Vegetation Regulation Alert

As I was looking through the Code of Federal Regulations on Westlaw a few months ago, I discovered a change in CFR 49 Part 213. The regulation dealing with vegetation control, previously limited to the clearance of railroad right-of-way to make railroad signs visible to train crews, has been amended. That amendment now specifically refers to grade crossings and becomes effective September, 1999.

My initial reading of this amendment caused me great concern. Previous court decisions that have not allowed this regulation to be used for preempting vegetation claims at grade crossing may now be in jeopardy. We’ve all seen briefs where the railroad attempts to raise preemption as a defense to any claims of inadequate vegetation control based upon the old regulation. The new regulation specifically mentions grade crossing and would more than likely change the rationale of many courts that have previously addressed the issue.

The following is a discussion of the proposed rule in the Federal Register: 62 FR 36138: 36144 (1997). This proposal was adopted as a modification of 49 CFR 213.37.


The vegetation control requirements of Part 213 currently deal with fire hazards to bridges, visibility of railroad signs and signals, interference with normal trackside duties of employees, proper functioning of signal and communication lines, and the ability to inspect moving equipment (“roll by” inspections). The regulation does not address the issue of motorists’ ability to see warning devices at highway-rail crossings.

Since 1978, accidents and fatalities at highway-rail grade crossings have decreased dramatically due to engineering improvements at individual crossings, education of the public, and greater enforcement of highway traffic laws. Nevertheless, FRA finds that the present loss of life, injuries, and property damage are still unacceptable. In 1995, 579 people were killed, and 1,894 suffered serious injuries in grade crossing accidents. Highway-rail collisions are the number one cause of death in the entire railroad industry, far surpassing employee or passenger fatalities.

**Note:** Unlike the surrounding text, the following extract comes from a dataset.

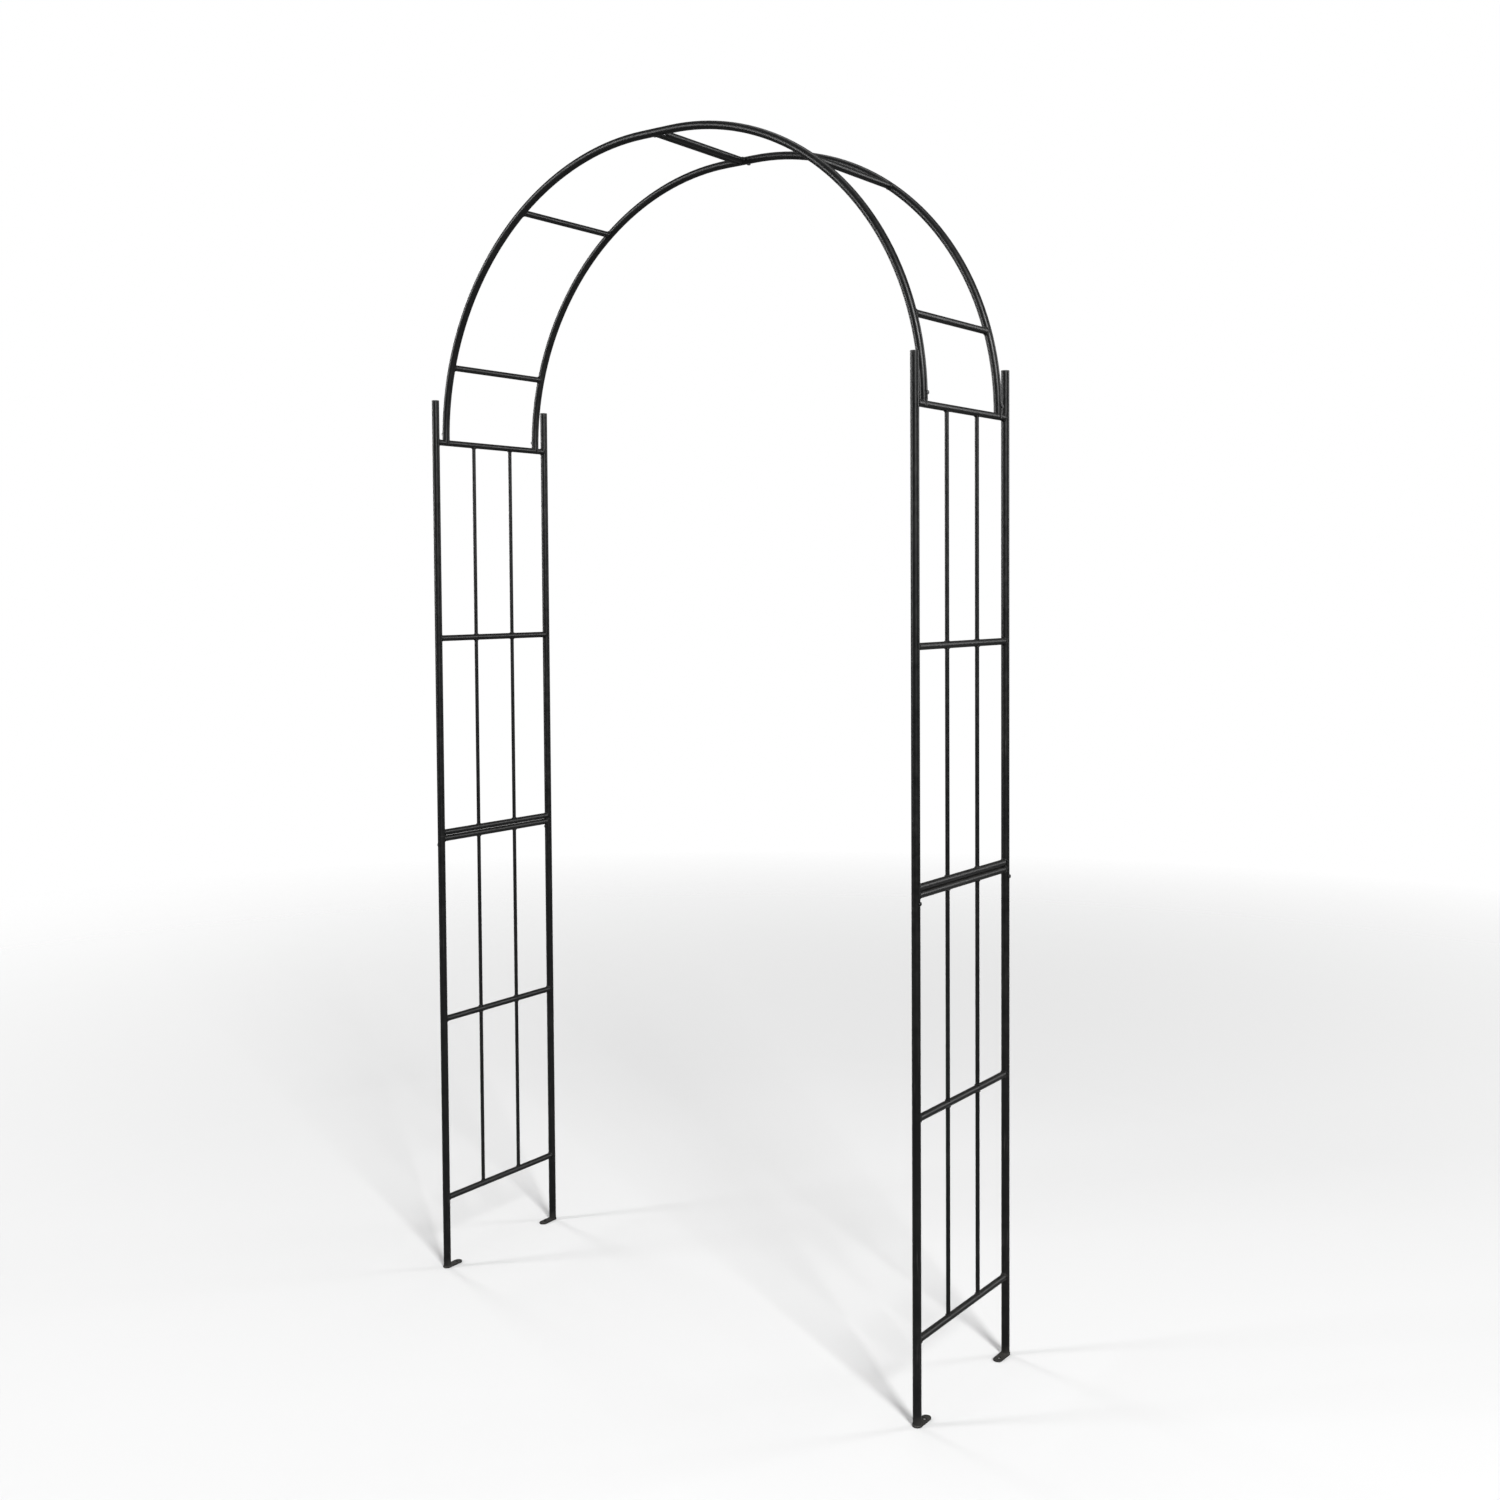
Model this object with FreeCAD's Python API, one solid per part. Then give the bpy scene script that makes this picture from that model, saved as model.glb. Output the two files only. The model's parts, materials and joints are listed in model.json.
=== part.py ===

In lengthy discussions about vegetation at grade crossings, the Track Working Group found itself grappling with a very complex issue that cannot be resolved simply by requiring brush to be cut away from grade crossings. The Track Working Group considered a proposal which would have set sight distances for motorists approaching highway rail grade crossings. However, the group quickly realized that the issue requires the expertise of entities not represented on the Track Working Group or RSAC; e.g., state and federal highway designers, traffic engineers, as well as representatives of local jurisdictions with grade crossings. This notice, therefore, proposes only one addition to current requirements of railroads in maintaining vegetation. Under this proposal, railroads will be required also to clear vegetation away from signs and signals on railroad right-of-way at grade crossings. Because the scope of Part 213 limits vegetation requirements to railroad property, this proposal does not attempt to dictate standards for surrounding landowners. The additional language is intended only to cover the clearing of vegetation at highway-rail grade crossings to provide adequate visibility of railroad signs and signals; it is not intended to cover or preempt state or local requirements for the clearing of vegetation on railroad right-of-way at highway-rail grade crossings.

The RSAC views this proposed requirement as a first of several regulatory steps to reduce the inherent dangers of highway rail grade crossings. Along with the proposal for this additional requirement, the RSAC, following a recommendation by the Track Working Group, has requested that the FRA Administrator recommend that the Department of Transportation initiate a joint regulatory proceeding by FRA and the Federal Highway Administration to address vegetation maintenance and sight distances for motorists at grade crossings. Should the Department of Transportation decide not to initiate such a regulatory project, FRA will then consider the next appropriate action which may include launching its own regulatory proceeding.

This proposal was adopted as a modification of 49 CFR 213.37. The regulation does not include any of the language from the advisory committee suggesting that “the additional language is intended only to cover the clearing of vegetation at highway-rail grade crossings to provide adequate visibility of railroad signs and signals; it is not intended to cover or preempt state or local requirements for the clearing of vegetation on railroad right-of-way at highway-rail grade crossings.” That Rail Safety Advisory Committee language must be considered with the new regulation in order to prevent a new round of preemption defenses. It is clear that the Rail Safety Advisory Committee did not intend for this to preempt such claims; however, I am not certain that the Rail Safety Advisory Committee has the authority to bind the courts. Knowing railroads as I do, I would bet that this rule has been included specifically for the purpose of boosting the chances for success on their vegetation control preemption arguments. I find it very hard to believe that some benevolent motivation caused the railroad industry to propose a rule requiring that vegetation be removed from in front of crossbucks so that the public can see the crossbucks.

The following are two recent cases dealing with vegetation issues. The first is Carter v. CSX Transportation, Inc., 1994 WL 836281 (S.D.Miss.) The presence of excessive vegetation on the side of the track “immediately adjacent to the roadbed” is addressed in 49 C.F.R. 213.37 and claims that such vegetation obscured the views of those involved in an accident are preempted. Other vegetation at crossings is not. Easterwood v. CSX, 933 F.2d 1548 (11th Cir. 1991), Missouri Pacific Railroad Co. v. Railroad Commission of Texas, 833 F.2d 570 (5th Cir. 1987) and Borden v. CSX, 843 F.Supp. 1410 (M.D.Ala. 1993) are cited as authority.

Secondly, a Missouri statute imposing duty on railroads to control vegetation for a distance of 250 feet from railroad crossings preempts any common-law tort action claiming that a railroad has duty to control vegetation that is more than 250 feet from the near edge of crossing. As a matter of Missouri law, railroad has no duty to control vegetation growing 600 to 700 feet from railroad crossing. O’Bannon v. Union Pacific, 960 F.Supp. 1411 (W.D.Mo. 1997)

This is a subject that needs to be discussed. My biggest fear is that the rail industry is going to take this new regulation that was adopted and specifically intended not to create preemption and misuse it. A review of the O’Bannon v. Union Pacific cited above can provide a good idea of how they’re going to use it to argue with us.